Natomiast ci, którzy odwiedzą tę placówkę wystawienniczą zderzą
się ponownie, po tradycyjnym malarstwie i rysunku ostrowieckiego
artysty, Tadeusza Szypowskiego, ze sztuką nieoczywistą, trochę z
pogranicza publicystyki i metafizyki, w każdym razie
niekonwencjonalną, pokazującą stanowisko artysty wobec
określonego zagadnienia. I przekonają się, że wszystko
elementem
sztuki pretendującej do miana Sztuki być może, nawet zwykła suszarka do włosów,stara maszyna do pisania czy hełmy i
wąż strażacki.
***
Marcin Berdyszak – ur. w Poznaniu w 1964 roku. Dyplom z malarstwa uzyskał w pracowni prof. Włodzimierza Dudkowiaka, a z rzeźby w pracowni prof. Macieja Szańkowskiego w PWSSP w Poznaniu w 1988 roku. Swoje prace prezentował na różnych wystawach zbiorowych i indywidualnych między innymi w Polsce, Niemczech, Słowacji, Czechach, Bośni i Hercegowinie, Rosji, Ukrainie, Finlandii, Austrii, Szwecji, Japonii, Meksyku, Węgrzech, Wielkiej Brytanii, Litwie, Szwajcarii, Izraelu i USA.
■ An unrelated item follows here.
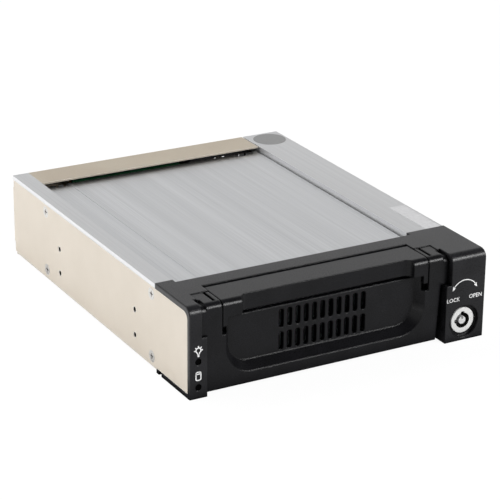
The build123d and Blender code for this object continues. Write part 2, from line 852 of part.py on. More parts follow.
with BuildPart() as tray_body:
    with BuildSketch(front_plane(tray_body_front)):
        rectangle(tray_x - tray_half, tray_x + tray_half, tray_floor, wall_top)
        rectangle(tray_x - tray_inner_half, tray_x + tray_inner_half, tray_floor + tray_sheet, wall_top,
                  mode=Mode.SUBTRACT)
    extrude(amount=-(tray_body_rear - tray_body_front))
    block(tray_x - tray_inner_half, tray_x + tray_inner_half, tray_body_rear - tray_sheet, tray_body_rear,
          tray_floor, wall_top)
    for side in (-1, 1):
        low, high = sorted((tray_x + side * tray_inner_half, tray_x + side * (tray_inner_half - tab_width)))
        block(low, high, tray_body_front, tray_body_front + tab_length, wall_top - tab_sheet, wall_top)
        # Hook of the rear wall that stands in a notch of the cover
        hook_x = tray_x + side * cover_notch_x
        hook_left = hook_x - cover_hook_width / 2
        block(hook_left, hook_left + cover_hook_width, tray_body_rear - tray_sheet, tray_body_rear,
              wall_top, tray_top)
    with BuildSketch(front_plane(tray_body_rear - tray_sheet)):
        with Locations((board_x, plug_z)):
            Rectangle(plug_width + 2 * slide_gap, plug_height + 2 * slide_gap)
        with Locations((fan_x, fan_z)):
            with GridLocations(vent_pitch, 0, vents, 1):
                SlotOverall(vent_length, vent_width, rotation=90)
    extrude(amount=-tray_sheet, mode=Mode.SUBTRACT)
    with Locations((tray_x, drive_middle_hole_y, tray_floor + tray_sheet)):
        with GridLocations(drive_hole_pitch_x, drive_hole_pitch_y, 2, 2):
            Hole(drive_hole_r, depth=tray_sheet)
    with Locations(*[(x, y, wall_top) for x, y in tray_tab_points()]):
        Hole(screw_core_r, depth=tab_sheet)
    with Locations(*bezel_tab_planes()):
        CounterSinkHole(screw_hole_r, screw_head_r, depth=tray_sheet, counter_sink_angle=90)
save("tray_body", tray_body)

# Tray cover: an aluminium lid with a low rib along its left side and lips inside the walls
with BuildPart() as tray_cover:
    block(tray_x - tray_half, tray_x + tray_half, tray_body_front, tray_body_rear, wall_top, tray_top)
    for side in (-1, 1):
        lip_outer = tray_inner_half - seat_gap
        low, high = sorted((tray_x + side * lip_outer, tray_x + side * (lip_outer - tray_sheet)))
        block(low, high, tray_body_front + cover_lip_end, tray_back, wall_top - cover_lip_height, wall_top)
        notch_x = tray_x + side * cover_notch_x
        block(notch_x - cover_notch_width / 2, notch_x + cover_notch_width / 2,
              tray_body_rear - cover_notch_depth, tray_body_rear, wall_top, tray_top, mode=Mode.SUBTRACT)
    rib_left = tray_x - cover_rib_x
    block(rib_left, rib_left + cover_rib_width, tray_body_front, tray_body_rear, tray_top,
          tray_top + cover_rib_height)
    with Locations(*[(x, y, tray_top) for x, y in tray_tab_points()]):
        CounterSinkHole(screw_hole_r, screw_head_r, depth=tray_cover_sheet, counter_sink_angle=90)
save("tray_cover", tray_cover)

cover_screws = make_screws([Plane((x, y, tray_top)) for x, y in tray_tab_points()])
save("cover_screws", cover_screws)
tray_front_screws = make_screws(bezel_tab_planes())
save("tray_front_screws", tray_front_screws)


# Tray board, the connector that takes the drive, and the plug that meets the backplane
with BuildPart() as tray_board:
    block(board_x - board_width / 2, board_x + board_width / 2, tray_board_y, tray_back,
          tray_floor + tray_sheet, board_bottom + board_height - tray_board_drop)
save("tray_board", tray_board)

with BuildPart() as drive_connector:
    with BuildSketch(front_plane(tray_board_y)):
        with Locations((board_x, drive_connector_z)):
            Rectangle(drive_connector_width, drive_connector_height)
    extrude(amount=drive_connector_depth)
    with BuildSketch(front_plane(tray_board_y - drive_connector_depth)):
        with Locations((board_x, drive_connector_z)):
            Rectangle(drive_slot_width, drive_slot_height)
    extrude(amount=-drive_slot_depth, mode=Mode.SUBTRACT)
save("drive_connector", drive_connector)

with BuildPart() as tray_plug:
    plug_rear = backplane_y - socket_depth - moulding_gap
    with BuildSketch(front_plane(tray_back)):
        with Locations((board_x, plug_z)):
            Rectangle(plug_width, plug_height)
    extrude(amount=-(plug_rear - tray_back))
    with BuildSketch(front_plane(plug_rear)):
        with Locations((board_x, plug_z)):
            Rectangle(tongue_width, tongue_height)
    extrude(amount=-socket_depth)
save("tray_plug", tray_plug)


# Tray front: the black moulding with the finger pocket, the vents and the ears that carry the handle
with BuildPart() as tray_bezel:
    for half, bottom, top in (
        (tray_front_half, tray_front_bottom, ear_top),
        (ear_half, ear_bottom, ear_strip_top),
    ):
        with BuildSketch(Plane.YZ.offset(tray_x - half)) as slab:
            rectangle(tray_front, ear_strip_rear, bottom, top)
            fillet(slab.vertices().group_by(Axis.Y)[-1].sort_by(Axis.X)[0], radius=front_round)
        extrude(amount=2 * half)
    for side in (-1, 1):
        low, high = sorted((tray_x + side * tray_front_half, tray_x + side * (tray_front_half - tray_front_wall)))
        block(low, high, ear_strip_rear, tray_body_front - seat_gap, tray_front_bottom, tray_wall_top)
        low, high = sorted((tray_x + side * tray_front_half, tray_x + side * lug_inner))
        block(low, high, ear_strip_rear, ear_rear, ear_block_bottom, ear_top)
        low, high = sorted((tray_x + side * tray_front_half, tray_x + side * ear_main_half))
        block(low, high, ear_strip_rear, ear_rear, ear_ledge_bottom, ear_top)
        tab_outer = tray_inner_half - seat_gap
        low, high = sorted((tray_x + side * tab_outer, tray_x + side * (tab_outer - bezel_tab_sheet)))
        block(low, high, tray_body_front - bezel_tab_root, tray_body_front + bezel_tab_length, bezel_tab_low,
              bezel_tab_high)
        groove_inner = lug_inner + lug_width
        low, high = sorted((tray_x + side * groove_inner, tray_x + side * (groove_inner + lug_groove)))
        block(low, high, tray_front + lug_groove_setback, ear_rear, lug_groove_bottom, ear_top,
              mode=Mode.SUBTRACT)
        low, high = sorted((tray_x + side * lug_inner, tray_x + side * (lug_inner - leg_notch_width)))
        block(low, high, tray_front, tray_front + leg_notch_depth, leg_notch_bottom, apron_bottom,
              mode=Mode.SUBTRACT)
    block(tray_x - tray_front_half, tray_x + tray_front_half, ear_strip_rear, tray_body_front - seat_gap,
          tray_front_bottom, tray_front_bottom + tray_front_wall)
    block(tray_x - lug_inner, tray_x + lug_inner, tray_front, ear_strip_rear, apron_bottom - moulding_gap,
          bezel_top, mode=Mode.SUBTRACT)
    # The edge beside the lock block slants in below the ear
    with BuildSketch(front_plane(tray_front)):
        side_edge = tray_x + tray_front_half
        with BuildLine():
            Polyline(
                (side_edge - lock_side_slant_low, 0),
                (side_edge + cut_margin, 0),
                (side_edge + cut_margin, ear_bottom),
                (side_edge - lock_side_slant_high, ear_bottom),
                close=True,
            )
        make_face()
    extrude(amount=-(ear_strip_rear - tray_front), mode=Mode.SUBTRACT)
    # Finger pocket with sloping walls, and the vents through its back
    with BuildSketch(front_plane(tray_front)) as pocket:
        rectangle(tray_x - pocket_half, tray_x + pocket_half, pocket_bottom, bezel_top)
        fillet(pocket.vertices().group_by(Axis.Y)[0], radius=pocket_corner)
    extrude(amount=-pocket_depth, taper=pocket_slope, mode=Mode.SUBTRACT)
    block(tray_x - pocket_half, tray_x + pocket_half, pocket_rear, ear_strip_rear, pocket_back_top,
          bezel_top, mode=Mode.SUBTRACT)
    with BuildSketch(front_plane(pocket_rear)):
        with Locations((slot_middle_x, slot_middle_z)):
            with GridLocations(slot_pitch_x, slot_pitch_z, slots_across, 2):
                SlotOverall(slot_height, slot_width, rotation=90)
    extrude(amount=-(ear_strip_rear - pocket_rear), mode=Mode.SUBTRACT)
    # Bores of the handle pins, screw holes, and the slot that the lock cam turns into
    with Locations(Plane((tray_x, pivot_y, pivot_z), x_dir=(0, 1, 0), z_dir=(1, 0, 0))):
        Cylinder(pivot_pin_r + pin_gap, 2 * (lug_inner + lug_width), mode=Mode.SUBTRACT)
    with Locations(*bezel_tab_planes()):
        Hole(screw_core_r, depth=screw_length + seat_gap)
    block(opening_right - cam_pocket_depth, opening_right, cam_front - slide_gap, cam_rear + slide_gap,
          cam_slot_bottom, cam_sweep_top(opening_right - moulding_gap), mode=Mode.SUBTRACT)
save("tray_bezel", tray_bezel)


# Handle: a swing-up bar with a finger grip, on two short pins
with BuildPart() as handle:
    block(tray_x - handle_half, tray_x + handle_half, tray_front, handle_rear, handle_top - handle_plate,
          handle_top)
    block(tray_x - handle_half, tray_x + handle_half, tray_front, apron_rear, apron_bottom, handle_top)
    long_edges = handle.edges().filter_by(Axis.X).group_by(Axis.Z)[-1].sort_by(Axis.Y)
    fillet(long_edges[0], radius=front_round)
    fillet(long_edges[-1], radius=handle_rear_round)
    with BuildSketch(Plane.XY.offset(apron_bottom)) as grip:
        rectangle(grip_x - grip_half, grip_x + grip_half, tray_front - cut_margin, tray_front + grip_setback)
        fillet(grip.vertices().group_by(Axis.Y)[-1], radius=grip_corner)
    extrude(amount=bezel_top - apron_bottom, mode=Mode.SUBTRACT)
    for side in (-1, 1):
        low, high = sorted((tray_x + side * handle_half, tray_x + side * (handle_half - leg_width)))
        block(low, high, tray_front, tray_front + leg_depth, leg_bottom, apron_bottom)
        boss_middle = tray_x + side * (handle_half - pivot_boss_length / 2)
        with Locations(Plane((boss_middle, pivot_y, pivot_z), x_dir=(0, 1, 0), z_dir=(1, 0, 0))):
            Cylinder(pivot_boss_r, pivot_boss_length)
    with Locations(Plane((tray_x, pivot_y, pivot_z), x_dir=(0, 1, 0), z_dir=(1, 0, 0))):
        Cylinder(pivot_pin_r, body_width, mode=Mode.SUBTRACT)
save("handle", handle)

with BuildPart() as handle_pins:
    pin_length = pivot_boss_length + lug_width + handle_side_gap
    for side in (-1, 1):
        pin_middle = tray_x + side * (lug_inner + lug_width - pin_length / 2)
        with Locations(Plane((pin_middle, pivot_y, pivot_z), x_dir=(0, 1, 0), z_dir=(1, 0, 0))):
            Cylinder(pivot_pin_r, pin_length)
save("handle_pins", handle_pins)
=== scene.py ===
"""Finishes, prints and small fittings of the hot swap drive cage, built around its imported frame."""

import json
import logging
import math
from dataclasses import dataclass
from enum import Enum

import bmesh
import bpy
from bpy.types import ID, Material, Mesh, Node, NodeTree, Object
from mathutils import Matrix, Vector

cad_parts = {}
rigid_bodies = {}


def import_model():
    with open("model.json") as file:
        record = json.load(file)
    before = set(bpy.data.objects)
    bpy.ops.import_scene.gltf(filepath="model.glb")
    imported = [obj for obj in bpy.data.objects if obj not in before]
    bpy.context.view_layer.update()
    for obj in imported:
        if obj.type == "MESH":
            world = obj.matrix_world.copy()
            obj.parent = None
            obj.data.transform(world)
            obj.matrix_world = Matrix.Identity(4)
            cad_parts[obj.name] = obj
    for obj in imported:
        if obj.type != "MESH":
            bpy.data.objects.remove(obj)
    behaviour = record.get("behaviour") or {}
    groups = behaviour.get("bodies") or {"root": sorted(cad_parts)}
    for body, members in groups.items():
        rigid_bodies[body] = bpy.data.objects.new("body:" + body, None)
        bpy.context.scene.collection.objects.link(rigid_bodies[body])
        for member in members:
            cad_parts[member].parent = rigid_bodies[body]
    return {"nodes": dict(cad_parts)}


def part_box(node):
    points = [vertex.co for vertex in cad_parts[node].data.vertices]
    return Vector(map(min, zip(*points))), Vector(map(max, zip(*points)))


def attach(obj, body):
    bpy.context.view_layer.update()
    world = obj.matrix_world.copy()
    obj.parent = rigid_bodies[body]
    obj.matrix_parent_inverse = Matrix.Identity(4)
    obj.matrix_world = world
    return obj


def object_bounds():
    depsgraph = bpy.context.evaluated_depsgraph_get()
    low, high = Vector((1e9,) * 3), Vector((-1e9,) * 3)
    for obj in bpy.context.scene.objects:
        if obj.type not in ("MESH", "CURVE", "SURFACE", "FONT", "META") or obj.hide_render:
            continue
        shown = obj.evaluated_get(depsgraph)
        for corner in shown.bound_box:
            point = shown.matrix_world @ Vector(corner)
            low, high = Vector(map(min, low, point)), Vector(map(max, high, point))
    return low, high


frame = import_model()

MM = 0.001
NOISE_SPAN = (0.35, 0.65)  # nearly all of a noise lies in this range
EDGE_SPAN = (0.995, 0.93)  # cosine of the turn of a rounded normal, from the flat to the edge
WHITE = (1.0, 1.0, 1.0, 1.0)
LAMP_TARGET = Vector((0.0, 0.0, 0.02))
LETTER_WEIGHT = 0.012  # how far letters are thickened, as a share of their height
CAD_LOW, CAD_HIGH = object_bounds()
log = logging.getLogger("drive_cage")


class Facing(Enum):
    """Ways that a flat print can face."""

    FRONT = "front"
    UP = "up"


class Grain(Enum):
    """Directions that a brushed metal is brushed in, as factors on the noise along X, Y and Z."""

    ALONG_X = (0.04, 1.0, 1.0)
    ALONG_Y = (1.0, 0.006, 1.0)


class Axis(Enum):
    """Axes that a screw head can face along, by the name of their output."""

    X = "X"
    Y = "Y"
    Z = "Z"


class Reach(Enum):
    """Pieces that a lamp lights."""

    ALL = "all pieces"
    BRIGHT_METAL = "pieces of bright metal"
    OTHERS = "all the other pieces"


def put(name: str, data: ID) -> Object:
    """Make an object from its data and put it into the scene."""
    thing = bpy.data.objects.new(name, data)
    bpy.context.scene.collection.objects.link(thing)
    return thing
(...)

Tomasz Drewicz - ur. w 1982 w Obornikach Wielkopolskich. Artysta, kurator, krytyk i animator kultury. W latach 2001 - 2005 studiował na Wydziale Budownictwa, Architektury i Inżynierii Środowiska na Politechnice Poznańskiej. W latach 2004 - 2009 na Akademii Sztuk Pięknych w Poznaniu. Ukończył studia na Wydziale Edukacji Artystycznej w dwóch specjalnościach: Promocja i Krytyka Sztuki oraz Pedagogika Sztuki. Dyplom w drugim zakresie (z Rzeźby) w pracowni prof. Marcina Berdyszaka. Od roku 2009 pracuje na macierzystej uczelni – obecnie na stanowisku adiunkta w I Pracowni Rzeźby i Działań Przestrzennych. W roku 2014 uzyskał stopień doktora sztuki. Zrealizował kilka wystaw indywidualnych, między innymi „Rozbrojenie jaźni” w BWA Olsztyn, „Komfort termiczny” w MCSW „Elektrownia” w Radomiu oraz „Ciepłem” i „Zaraz wracam” w Galerii AT w Poznaniu. Brał również udział w kilkudziesięciu wystawach zbiorowych w kraju i zagranicą.